→ **What you will do**: All entries below are to be set down again, identical to the source.

→ **Records to use**:
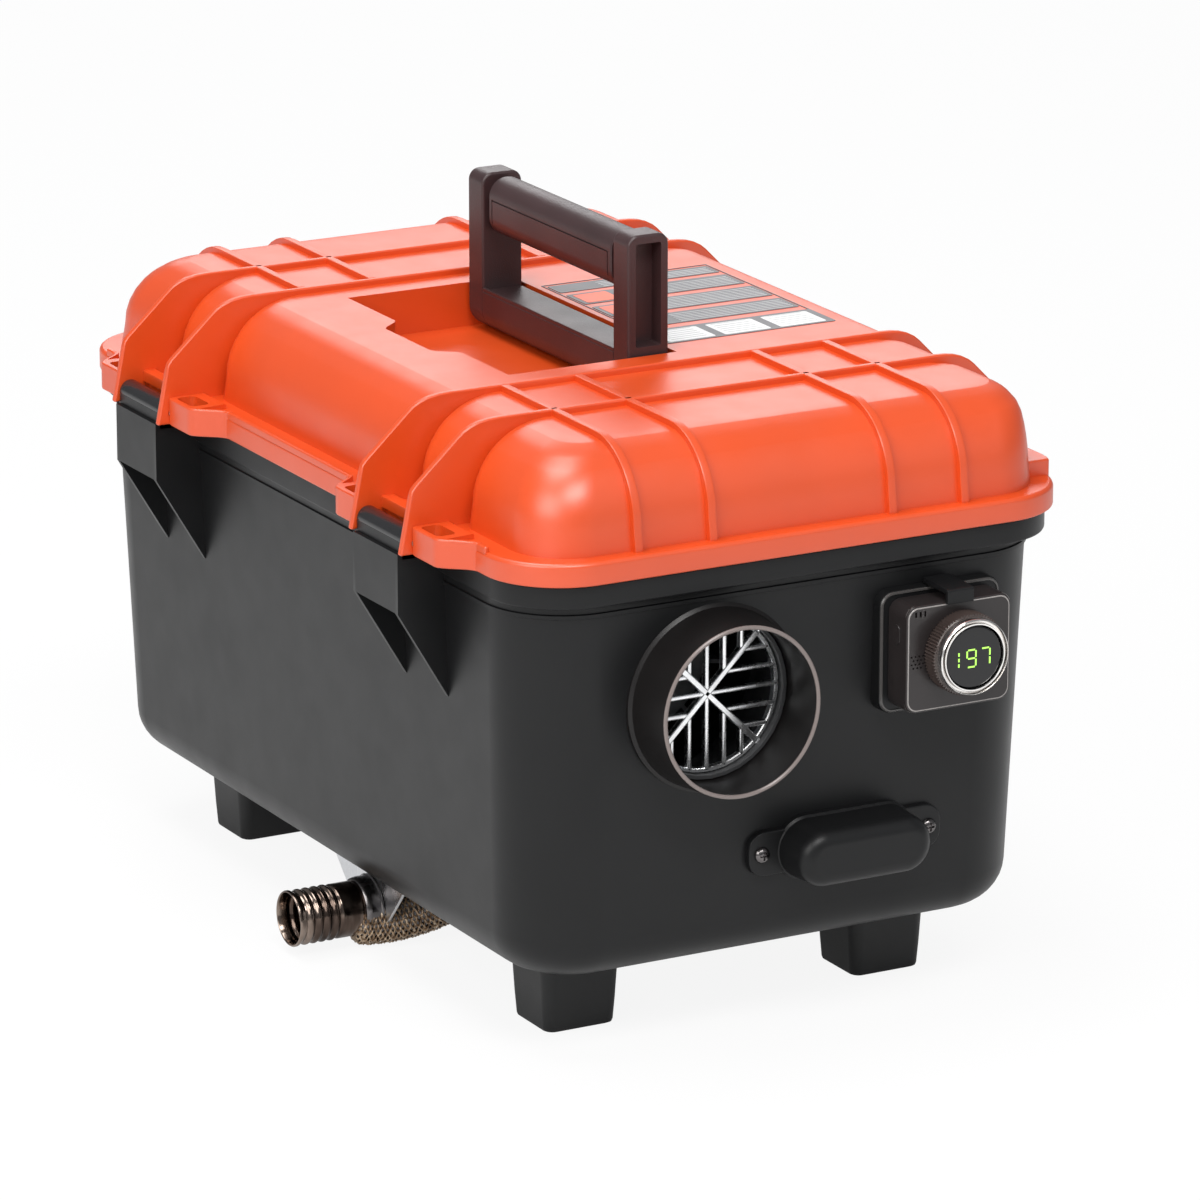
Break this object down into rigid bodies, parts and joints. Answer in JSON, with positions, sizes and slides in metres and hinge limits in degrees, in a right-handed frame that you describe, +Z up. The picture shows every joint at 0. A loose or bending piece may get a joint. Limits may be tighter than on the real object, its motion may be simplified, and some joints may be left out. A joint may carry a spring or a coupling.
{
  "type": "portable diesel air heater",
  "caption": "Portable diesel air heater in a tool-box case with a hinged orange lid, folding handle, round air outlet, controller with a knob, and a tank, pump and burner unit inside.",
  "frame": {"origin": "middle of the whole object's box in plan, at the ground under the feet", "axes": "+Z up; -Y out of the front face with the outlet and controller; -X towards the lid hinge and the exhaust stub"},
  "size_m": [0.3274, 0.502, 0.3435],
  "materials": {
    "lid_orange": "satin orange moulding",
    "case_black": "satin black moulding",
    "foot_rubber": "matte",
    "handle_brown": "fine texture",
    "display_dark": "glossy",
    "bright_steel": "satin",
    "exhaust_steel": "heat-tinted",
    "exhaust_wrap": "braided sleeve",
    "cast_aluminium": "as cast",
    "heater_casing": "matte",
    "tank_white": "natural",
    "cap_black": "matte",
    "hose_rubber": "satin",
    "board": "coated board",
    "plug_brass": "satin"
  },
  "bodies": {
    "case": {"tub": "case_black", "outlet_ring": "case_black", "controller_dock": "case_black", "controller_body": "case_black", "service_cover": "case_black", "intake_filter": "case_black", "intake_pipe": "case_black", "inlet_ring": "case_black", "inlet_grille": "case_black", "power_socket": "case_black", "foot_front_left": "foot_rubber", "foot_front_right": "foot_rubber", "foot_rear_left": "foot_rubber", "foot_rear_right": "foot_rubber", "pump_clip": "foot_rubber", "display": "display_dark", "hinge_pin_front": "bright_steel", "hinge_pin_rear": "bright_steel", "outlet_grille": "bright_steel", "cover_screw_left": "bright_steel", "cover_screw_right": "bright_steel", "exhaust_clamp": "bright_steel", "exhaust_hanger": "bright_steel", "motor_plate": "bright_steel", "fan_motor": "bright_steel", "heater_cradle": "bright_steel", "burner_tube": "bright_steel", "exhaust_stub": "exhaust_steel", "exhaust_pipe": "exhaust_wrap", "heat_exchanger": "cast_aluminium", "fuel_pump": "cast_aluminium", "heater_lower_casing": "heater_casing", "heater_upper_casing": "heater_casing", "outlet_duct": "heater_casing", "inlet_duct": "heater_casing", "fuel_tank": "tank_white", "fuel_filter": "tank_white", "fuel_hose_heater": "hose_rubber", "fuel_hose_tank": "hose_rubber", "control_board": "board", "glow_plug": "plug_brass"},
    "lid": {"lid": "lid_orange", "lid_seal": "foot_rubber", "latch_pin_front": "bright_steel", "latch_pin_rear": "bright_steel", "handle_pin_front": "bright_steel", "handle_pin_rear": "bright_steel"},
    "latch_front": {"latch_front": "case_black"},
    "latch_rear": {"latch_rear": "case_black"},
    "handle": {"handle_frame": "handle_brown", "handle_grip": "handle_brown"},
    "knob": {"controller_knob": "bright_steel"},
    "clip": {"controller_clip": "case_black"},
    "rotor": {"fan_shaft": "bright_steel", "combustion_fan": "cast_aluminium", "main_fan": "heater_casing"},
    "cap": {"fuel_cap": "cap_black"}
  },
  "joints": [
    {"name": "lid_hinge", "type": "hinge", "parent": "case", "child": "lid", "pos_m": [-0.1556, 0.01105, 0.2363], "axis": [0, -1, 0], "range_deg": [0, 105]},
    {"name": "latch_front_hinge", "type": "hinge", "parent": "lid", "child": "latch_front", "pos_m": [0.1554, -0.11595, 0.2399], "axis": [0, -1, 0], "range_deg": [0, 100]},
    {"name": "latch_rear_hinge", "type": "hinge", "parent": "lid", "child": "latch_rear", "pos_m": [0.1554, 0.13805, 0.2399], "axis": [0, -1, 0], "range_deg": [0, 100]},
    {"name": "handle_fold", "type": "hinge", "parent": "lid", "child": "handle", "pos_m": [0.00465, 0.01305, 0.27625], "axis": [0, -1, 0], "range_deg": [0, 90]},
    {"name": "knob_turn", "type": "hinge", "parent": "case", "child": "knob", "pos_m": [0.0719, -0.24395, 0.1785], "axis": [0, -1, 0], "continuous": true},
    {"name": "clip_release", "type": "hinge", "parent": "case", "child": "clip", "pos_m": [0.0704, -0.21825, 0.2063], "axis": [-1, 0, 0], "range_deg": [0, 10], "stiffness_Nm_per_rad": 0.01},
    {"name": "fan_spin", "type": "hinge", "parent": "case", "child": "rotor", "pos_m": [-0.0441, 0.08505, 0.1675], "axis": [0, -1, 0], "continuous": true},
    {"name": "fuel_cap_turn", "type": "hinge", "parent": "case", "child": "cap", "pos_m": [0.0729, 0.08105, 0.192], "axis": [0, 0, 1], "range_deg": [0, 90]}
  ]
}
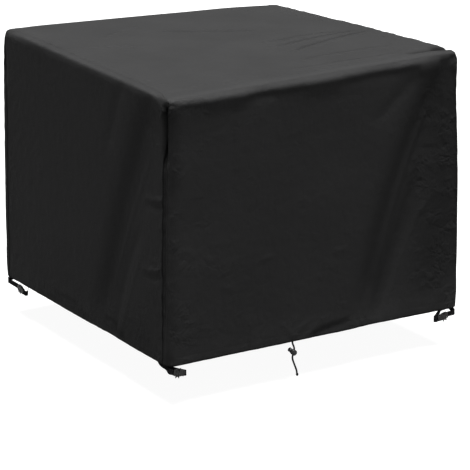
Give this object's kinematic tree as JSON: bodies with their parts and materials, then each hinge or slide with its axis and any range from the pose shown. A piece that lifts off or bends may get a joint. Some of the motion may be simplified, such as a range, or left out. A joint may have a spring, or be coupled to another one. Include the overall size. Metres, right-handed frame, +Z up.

→ **Result of the task**:
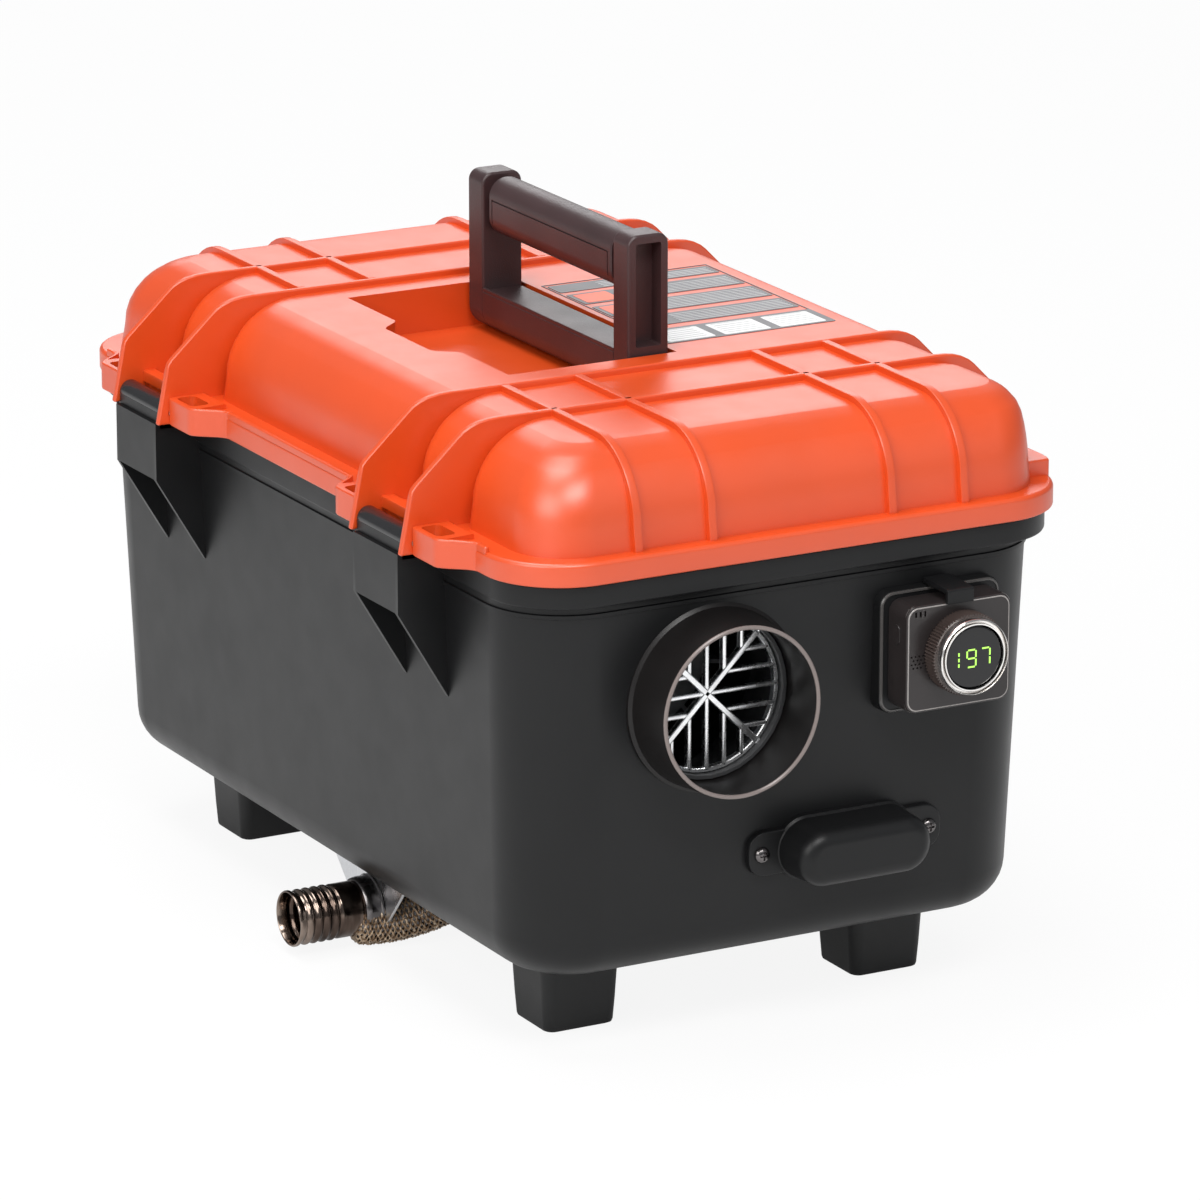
Break this object down into rigid bodies, parts and joints. Answer in JSON, with positions, sizes and slides in metres and hinge limits in degrees, in a right-handed frame that you describe, +Z up. The picture shows every joint at 0. A loose or bending piece may get a joint. Limits may be tighter than on the real object, its motion may be simplified, and some joints may be left out. A joint may carry a spring or a coupling.
{
  "type": "portable diesel air heater",
  "caption": "Portable diesel air heater in a tool-box case with a hinged orange lid, folding handle, round air outlet, controller with a knob, and a tank, pump and burner unit inside.",
  "frame": {"origin": "middle of the whole object's box in plan, at the ground under the feet", "axes": "+Z up; -Y out of the front face with the outlet and controller; -X towards the lid hinge and the exhaust stub"},
  "size_m": [0.3274, 0.502, 0.3435],
  "materials": {
    "lid_orange": "satin orange moulding",
    "case_black": "satin black moulding",
    "foot_rubber": "matte",
    "handle_brown": "fine texture",
    "display_dark": "glossy",
    "bright_steel": "satin",
    "exhaust_steel": "heat-tinted",
    "exhaust_wrap": "braided sleeve",
    "cast_aluminium": "as cast",
    "heater_casing": "matte",
    "tank_white": "natural",
    "cap_black": "matte",
    "hose_rubber": "satin",
    "board": "coated board",
    "plug_brass": "satin"
  },
  "bodies": {
    "case": {"tub": "case_black", "outlet_ring": "case_black", "controller_dock": "case_black", "controller_body": "case_black", "service_cover": "case_black", "intake_filter": "case_black", "intake_pipe": "case_black", "inlet_ring": "case_black", "inlet_grille": "case_black", "power_socket": "case_black", "foot_front_left": "foot_rubber", "foot_front_right": "foot_rubber", "foot_rear_left": "foot_rubber", "foot_rear_right": "foot_rubber", "pump_clip": "foot_rubber", "display": "display_dark", "hinge_pin_front": "bright_steel", "hinge_pin_rear": "bright_steel", "outlet_grille": "bright_steel", "cover_screw_left": "bright_steel", "cover_screw_right": "bright_steel", "exhaust_clamp": "bright_steel", "exhaust_hanger": "bright_steel", "motor_plate": "bright_steel", "fan_motor": "bright_steel", "heater_cradle": "bright_steel", "burner_tube": "bright_steel", "exhaust_stub": "exhaust_steel", "exhaust_pipe": "exhaust_wrap", "heat_exchanger": "cast_aluminium", "fuel_pump": "cast_aluminium", "heater_lower_casing": "heater_casing", "heater_upper_casing": "heater_casing", "outlet_duct": "heater_casing", "inlet_duct": "heater_casing", "fuel_tank": "tank_white", "fuel_filter": "tank_white", "fuel_hose_heater": "hose_rubber", "fuel_hose_tank": "hose_rubber", "control_board": "board", "glow_plug": "plug_brass"},
    "lid": {"lid": "lid_orange", "lid_seal": "foot_rubber", "latch_pin_front": "bright_steel", "latch_pin_rear": "bright_steel", "handle_pin_front": "bright_steel", "handle_pin_rear": "bright_steel"},
    "latch_front": {"latch_front": "case_black"},
    "latch_rear": {"latch_rear": "case_black"},
    "handle": {"handle_frame": "handle_brown", "handle_grip": "handle_brown"},
    "knob": {"controller_knob": "bright_steel"},
    "clip": {"controller_clip": "case_black"},
    "rotor": {"fan_shaft": "bright_steel", "combustion_fan": "cast_aluminium", "main_fan": "heater_casing"},
    "cap": {"fuel_cap": "cap_black"}
  },
  "joints": [
    {"name": "lid_hinge", "type": "hinge", "parent": "case", "child": "lid", "pos_m": [-0.1556, 0.01105, 0.2363], "axis": [0, -1, 0], "range_deg": [0, 105]},
    {"name": "latch_front_hinge", "type": "hinge", "parent": "lid", "child": "latch_front", "pos_m": [0.1554, -0.11595, 0.2399], "axis": [0, -1, 0], "range_deg": [0, 100]},
    {"name": "latch_rear_hinge", "type": "hinge", "parent": "lid", "child": "latch_rear", "pos_m": [0.1554, 0.13805, 0.2399], "axis": [0, -1, 0], "range_deg": [0, 100]},
    {"name": "handle_fold", "type": "hinge", "parent": "lid", "child": "handle", "pos_m": [0.00465, 0.01305, 0.27625], "axis": [0, -1, 0], "range_deg": [0, 90]},
    {"name": "knob_turn", "type": "hinge", "parent": "case", "child": "knob", "pos_m": [0.0719, -0.24395, 0.1785], "axis": [0, -1, 0], "continuous": true},
    {"name": "clip_release", "type": "hinge", "parent": "case", "child": "clip", "pos_m": [0.0704, -0.21825, 0.2063], "axis": [-1, 0, 0], "range_deg": [0, 10], "stiffness_Nm_per_rad": 0.01},
    {"name": "fan_spin", "type": "hinge", "parent": "case", "child": "rotor", "pos_m": [-0.0441, 0.08505, 0.1675], "axis": [0, -1, 0], "continuous": true},
    {"name": "fuel_cap_turn", "type": "hinge", "parent": "case", "child": "cap", "pos_m": [0.0729, 0.08105, 0.192], "axis": [0, 0, 1], "range_deg": [0, 90]}
  ]
}
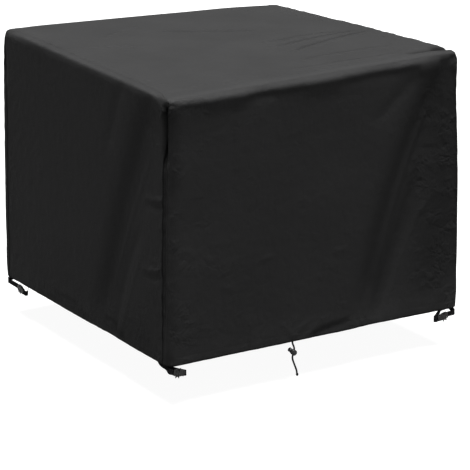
Give this object's kinematic tree as JSON: bodies with their parts and materials, then each hinge or slide with its axis and any range from the pose shown. A piece that lifts off or bends may get a joint. Some of the motion may be simplified, such as a range, or left out. A joint may have a spring, or be coupled to another one. Include the overall size. Metres, right-handed frame, +Z up.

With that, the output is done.